Brick & Ash. / Photo by Laura Kozlowski

Brick & Ash

There’s a fun social scene to be found at Brick & Ash in Newburyport, where the tidy menu of simple, tasty pub grub—a sandwich of fried pickle-brined chicken, a self-described “Killer Lobster Roll” tossed in brown butter mayo—is something to munch on while listening to live music or DJs, watching a Sox game, shooting a round of darts, or hanging outside at beer garden-style picnic tables. That’s where you’ll frequently find folks playing cornhole, one of the lawn games included in Brick & Ash’s upcoming Beer Garden Olympics.

10 Center St., Newburyport, 978-255-2642, brickandash.com.

Brine. / Photo by Dawn Gagye


This established, oysters- and crudo-oriented entry from Nancy Batista Caswell, the same restaurateur behind Oak + Rowan in Boston’s Fort Point, recently relocated to a historical brick building in Newburyport’s charming downtown. Now you can grab a seat at a white marble-topped bar, within tentacle’s reach of an Atlantic-blue octopus mural, and tip back summery cocktails made with rum, cachaça, and Aperol as you explore Brine’s elegant seafood and newly expanded selection of chops: say, a 12-ounce dry-aged sirloin perfect for pairing with truffled cauliflower or gourmet street corn.

17 State St., Newburyport, 978-358-8479, brineoyster.com.

The Clam Box of Ipswich

Not to be confused with the Clam Box in Quincy, a classic go-to for fried seafood for beachgoers on the South Shore, this is a destination-worthy landmark to Boston’s north—one which enjoys the excellent distinction of actually being shaped like an opened-up cardboard to-go box. Go here to get a fun Instagram photo of yourself eating lightly battered shrimp, scallops, calamari, and clams, of course.

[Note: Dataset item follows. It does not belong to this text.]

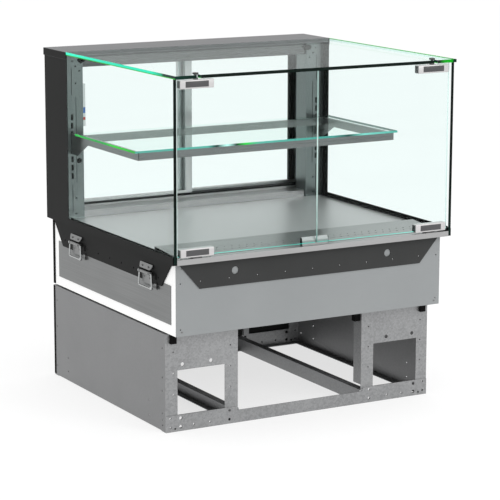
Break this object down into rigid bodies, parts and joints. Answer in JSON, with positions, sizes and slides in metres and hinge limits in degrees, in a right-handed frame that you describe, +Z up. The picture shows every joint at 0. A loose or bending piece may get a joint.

246 High St., Ipswich, 978-356-9707, clamboxipswich.com.

Ipswich Ale Brewery

Beach days are beer days. When you need to cool off after a day in the hot sun, head to this nearby brewpub, a decades-spanning fixture in the region’s craft suds scene. Refreshing cans of Ipswich’s summer ale and blueberry shandy, among the styles made on-site, are served alongside selections from other local brands that partner with the facility to produce their beers, such as Newburyport Brewing Company’s biting Green Head IPA. Food-wise, you’ll find a thick fish chowder, bowls of mussels soaking up white wine and brown mustard, and pot roast-topped poutine among the frosty, pints-friendly fare.

2 Soffron Lane, Ipswich, 978-356-3182, ipswichalebrewery.com.

A feast at J.T. Farnham’s. / Photo by Brian J.R. via Yelp

JT Farnhams

If Ipswich’s touristy Clam Box is already a “been there, done that” experience for you, check out this similarly fried-seafood-focused stalwart in neighboring Essex. Its fried-clam plates, fish sandwiches, lobster rolls, and other beach shack-style offerings, enjoyed at picnic tables overlooking protected salt marshes, are no secret to locals. But it’s less likely to be overrun with out-of-towners, and you won’t be compromising deliciousness for the (probably) shorter lines.

88 Eastern Ave., Essex, 978-768-6643, jtfarnhams.com.

Tonno. / Photo courtesy


Gloucester, regarded as America’s oldest seaport, has a proud seafaring heritage carried on there to this day—which makes it a perfect place for a nice dinna’ out after a day on the sand. At Tonno, chef-owner Anthony Cataruno brings to seafood some of the same Italian flair and flavor he plies at Prezza, his standout restaurant in Boston’s North End. Think spicy spaghetti fra diavolo with shrimp, grilled swordfish with olives and capers, or cioppino, an Italian fish stew. To drink? There’s spritz cocktails, sangria, and a rosy selection of vinoto boot.

2 Main St., Gloucester, 978-879-4795, tonnorestaurant.com.

Woodman's of Essex fried clams

Woodman’s fried clams photo via Massachusetts Office Of Travel & Tourism on Flickr/Creative Commons

Woodman’s of Essex

Besides co-starring in the Adam Sandler movie Grown Ups, Woodman’s has earned its fame for serving blockbuster casual seafood such as fried clams and sea scallops, fresh lobster with drawn butter, salmon burgers, crab rolls, and popcorn shrimp (oh my!) for more than 100 years. Dining trends, like tides, come and go. But after a day at Crane, it’s this kind of classic beach-day grub that never gets old.

119 Main St., Essex, 978-768-6057, woodmans.com.